Return each line of the material verbatim.

#####

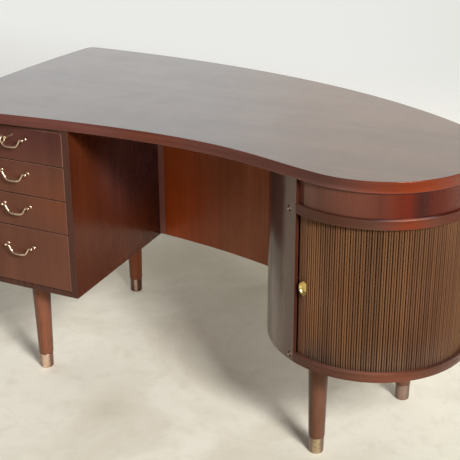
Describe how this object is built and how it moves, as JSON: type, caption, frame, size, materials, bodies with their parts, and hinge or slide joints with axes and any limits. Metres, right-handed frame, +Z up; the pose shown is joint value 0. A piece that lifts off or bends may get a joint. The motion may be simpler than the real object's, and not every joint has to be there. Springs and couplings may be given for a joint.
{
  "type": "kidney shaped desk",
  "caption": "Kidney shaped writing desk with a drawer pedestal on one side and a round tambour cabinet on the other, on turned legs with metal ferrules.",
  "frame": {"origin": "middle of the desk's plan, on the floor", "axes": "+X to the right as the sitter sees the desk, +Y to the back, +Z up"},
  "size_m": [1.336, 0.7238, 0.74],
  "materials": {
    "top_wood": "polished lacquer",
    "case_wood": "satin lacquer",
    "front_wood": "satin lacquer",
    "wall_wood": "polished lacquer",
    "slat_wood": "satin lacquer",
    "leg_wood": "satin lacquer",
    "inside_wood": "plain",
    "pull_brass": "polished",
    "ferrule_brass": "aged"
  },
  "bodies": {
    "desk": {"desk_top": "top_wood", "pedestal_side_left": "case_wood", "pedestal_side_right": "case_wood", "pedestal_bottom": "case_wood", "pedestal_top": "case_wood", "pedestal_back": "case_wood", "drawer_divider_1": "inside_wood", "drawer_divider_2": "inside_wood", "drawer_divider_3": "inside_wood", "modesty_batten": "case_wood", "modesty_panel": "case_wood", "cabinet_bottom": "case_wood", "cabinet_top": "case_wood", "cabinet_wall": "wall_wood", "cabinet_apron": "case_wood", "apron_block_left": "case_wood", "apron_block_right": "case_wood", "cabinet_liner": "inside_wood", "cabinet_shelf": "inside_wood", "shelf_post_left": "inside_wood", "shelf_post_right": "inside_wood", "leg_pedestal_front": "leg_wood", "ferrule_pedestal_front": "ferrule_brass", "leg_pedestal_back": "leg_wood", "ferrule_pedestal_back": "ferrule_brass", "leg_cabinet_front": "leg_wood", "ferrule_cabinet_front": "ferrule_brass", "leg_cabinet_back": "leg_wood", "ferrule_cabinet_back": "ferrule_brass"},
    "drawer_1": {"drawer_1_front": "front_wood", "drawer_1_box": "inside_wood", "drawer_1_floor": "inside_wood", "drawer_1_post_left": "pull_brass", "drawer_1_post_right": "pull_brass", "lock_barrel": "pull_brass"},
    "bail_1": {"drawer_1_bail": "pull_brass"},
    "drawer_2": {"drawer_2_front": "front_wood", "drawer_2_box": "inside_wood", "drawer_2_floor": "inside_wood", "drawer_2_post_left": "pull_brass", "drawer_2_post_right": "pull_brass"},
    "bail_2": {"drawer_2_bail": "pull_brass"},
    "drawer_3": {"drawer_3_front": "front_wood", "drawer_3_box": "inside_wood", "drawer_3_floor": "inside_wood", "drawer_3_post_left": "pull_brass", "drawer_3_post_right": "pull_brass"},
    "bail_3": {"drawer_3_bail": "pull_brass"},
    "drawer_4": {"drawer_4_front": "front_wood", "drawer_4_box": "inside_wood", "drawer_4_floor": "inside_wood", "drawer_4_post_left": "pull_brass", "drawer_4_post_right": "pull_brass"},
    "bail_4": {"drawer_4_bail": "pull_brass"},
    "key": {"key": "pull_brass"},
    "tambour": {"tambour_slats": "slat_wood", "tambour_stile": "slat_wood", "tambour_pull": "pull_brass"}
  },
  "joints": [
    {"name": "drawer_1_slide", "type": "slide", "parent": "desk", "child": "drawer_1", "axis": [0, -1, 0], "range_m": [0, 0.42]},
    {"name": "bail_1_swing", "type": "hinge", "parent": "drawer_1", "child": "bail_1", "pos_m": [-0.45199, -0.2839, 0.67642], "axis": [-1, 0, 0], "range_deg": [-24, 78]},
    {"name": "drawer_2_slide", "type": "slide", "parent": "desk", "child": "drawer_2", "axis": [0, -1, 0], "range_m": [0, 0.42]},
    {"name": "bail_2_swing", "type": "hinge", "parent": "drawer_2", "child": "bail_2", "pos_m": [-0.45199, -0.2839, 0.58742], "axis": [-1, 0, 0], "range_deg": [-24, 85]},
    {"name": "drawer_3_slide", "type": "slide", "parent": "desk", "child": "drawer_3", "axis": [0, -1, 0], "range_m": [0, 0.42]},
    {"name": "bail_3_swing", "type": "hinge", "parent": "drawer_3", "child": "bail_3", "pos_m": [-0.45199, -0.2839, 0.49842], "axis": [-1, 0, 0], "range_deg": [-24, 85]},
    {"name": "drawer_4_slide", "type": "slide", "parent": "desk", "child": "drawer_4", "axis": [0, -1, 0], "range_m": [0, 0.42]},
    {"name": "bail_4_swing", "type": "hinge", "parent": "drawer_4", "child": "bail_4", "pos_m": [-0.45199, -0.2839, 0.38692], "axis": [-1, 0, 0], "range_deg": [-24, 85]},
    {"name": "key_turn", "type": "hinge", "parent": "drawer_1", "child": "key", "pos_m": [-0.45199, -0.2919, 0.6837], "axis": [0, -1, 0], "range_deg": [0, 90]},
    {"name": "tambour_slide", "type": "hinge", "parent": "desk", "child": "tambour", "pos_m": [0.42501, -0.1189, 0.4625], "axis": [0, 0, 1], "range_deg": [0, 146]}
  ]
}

#####

* [The response]:
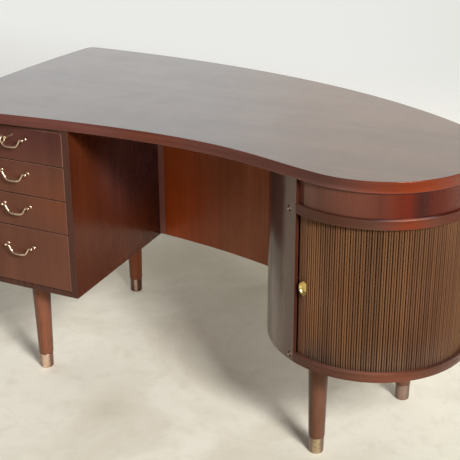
Describe how this object is built and how it moves, as JSON: type, caption, frame, size, materials, bodies with their parts, and hinge or slide joints with axes and any limits. Metres, right-handed frame, +Z up; the pose shown is joint value 0. A piece that lifts off or bends may get a joint. The motion may be simpler than the real object's, and not every joint has to be there. Springs and couplings may be given for a joint.
{
  "type": "kidney shaped desk",
  "caption": "Kidney shaped writing desk with a drawer pedestal on one side and a round tambour cabinet on the other, on turned legs with metal ferrules.",
  "frame": {"origin": "middle of the desk's plan, on the floor", "axes": "+X to the right as the sitter sees the desk, +Y to the back, +Z up"},
  "size_m": [1.336, 0.7238, 0.74],
  "materials": {
    "top_wood": "polished lacquer",
    "case_wood": "satin lacquer",
    "front_wood": "satin lacquer",
    "wall_wood": "polished lacquer",
    "slat_wood": "satin lacquer",
    "leg_wood": "satin lacquer",
    "inside_wood": "plain",
    "pull_brass": "polished",
    "ferrule_brass": "aged"
  },
  "bodies": {
    "desk": {"desk_top": "top_wood", "pedestal_side_left": "case_wood", "pedestal_side_right": "case_wood", "pedestal_bottom": "case_wood", "pedestal_top": "case_wood", "pedestal_back": "case_wood", "drawer_divider_1": "inside_wood", "drawer_divider_2": "inside_wood", "drawer_divider_3": "inside_wood", "modesty_batten": "case_wood", "modesty_panel": "case_wood", "cabinet_bottom": "case_wood", "cabinet_top": "case_wood", "cabinet_wall": "wall_wood", "cabinet_apron": "case_wood", "apron_block_left": "case_wood", "apron_block_right": "case_wood", "cabinet_liner": "inside_wood", "cabinet_shelf": "inside_wood", "shelf_post_left": "inside_wood", "shelf_post_right": "inside_wood", "leg_pedestal_front": "leg_wood", "ferrule_pedestal_front": "ferrule_brass", "leg_pedestal_back": "leg_wood", "ferrule_pedestal_back": "ferrule_brass", "leg_cabinet_front": "leg_wood", "ferrule_cabinet_front": "ferrule_brass", "leg_cabinet_back": "leg_wood", "ferrule_cabinet_back": "ferrule_brass"},
    "drawer_1": {"drawer_1_front": "front_wood", "drawer_1_box": "inside_wood", "drawer_1_floor": "inside_wood", "drawer_1_post_left": "pull_brass", "drawer_1_post_right": "pull_brass", "lock_barrel": "pull_brass"},
    "bail_1": {"drawer_1_bail": "pull_brass"},
    "drawer_2": {"drawer_2_front": "front_wood", "drawer_2_box": "inside_wood", "drawer_2_floor": "inside_wood", "drawer_2_post_left": "pull_brass", "drawer_2_post_right": "pull_brass"},
    "bail_2": {"drawer_2_bail": "pull_brass"},
    "drawer_3": {"drawer_3_front": "front_wood", "drawer_3_box": "inside_wood", "drawer_3_floor": "inside_wood", "drawer_3_post_left": "pull_brass", "drawer_3_post_right": "pull_brass"},
    "bail_3": {"drawer_3_bail": "pull_brass"},
    "drawer_4": {"drawer_4_front": "front_wood", "drawer_4_box": "inside_wood", "drawer_4_floor": "inside_wood", "drawer_4_post_left": "pull_brass", "drawer_4_post_right": "pull_brass"},
    "bail_4": {"drawer_4_bail": "pull_brass"},
    "key": {"key": "pull_brass"},
    "tambour": {"tambour_slats": "slat_wood", "tambour_stile": "slat_wood", "tambour_pull": "pull_brass"}
  },
  "joints": [
    {"name": "drawer_1_slide", "type": "slide", "parent": "desk", "child": "drawer_1", "axis": [0, -1, 0], "range_m": [0, 0.42]},
    {"name": "bail_1_swing", "type": "hinge", "parent": "drawer_1", "child": "bail_1", "pos_m": [-0.45199, -0.2839, 0.67642], "axis": [-1, 0, 0], "range_deg": [-24, 78]},
    {"name": "drawer_2_slide", "type": "slide", "parent": "desk", "child": "drawer_2", "axis": [0, -1, 0], "range_m": [0, 0.42]},
    {"name": "bail_2_swing", "type": "hinge", "parent": "drawer_2", "child": "bail_2", "pos_m": [-0.45199, -0.2839, 0.58742], "axis": [-1, 0, 0], "range_deg": [-24, 85]},
    {"name": "drawer_3_slide", "type": "slide", "parent": "desk", "child": "drawer_3", "axis": [0, -1, 0], "range_m": [0, 0.42]},
    {"name": "bail_3_swing", "type": "hinge", "parent": "drawer_3", "child": "bail_3", "pos_m": [-0.45199, -0.2839, 0.49842], "axis": [-1, 0, 0], "range_deg": [-24, 85]},
    {"name": "drawer_4_slide", "type": "slide", "parent": "desk", "child": "drawer_4", "axis": [0, -1, 0], "range_m": [0, 0.42]},
    {"name": "bail_4_swing", "type": "hinge", "parent": "drawer_4", "child": "bail_4", "pos_m": [-0.45199, -0.2839, 0.38692], "axis": [-1, 0, 0], "range_deg": [-24, 85]},
    {"name": "key_turn", "type": "hinge", "parent": "drawer_1", "child": "key", "pos_m": [-0.45199, -0.2919, 0.6837], "axis": [0, -1, 0], "range_deg": [0, 90]},
    {"name": "tambour_slide", "type": "hinge", "parent": "desk", "child": "tambour", "pos_m": [0.42501, -0.1189, 0.4625], "axis": [0, 0, 1], "range_deg": [0, 146]}
  ]
}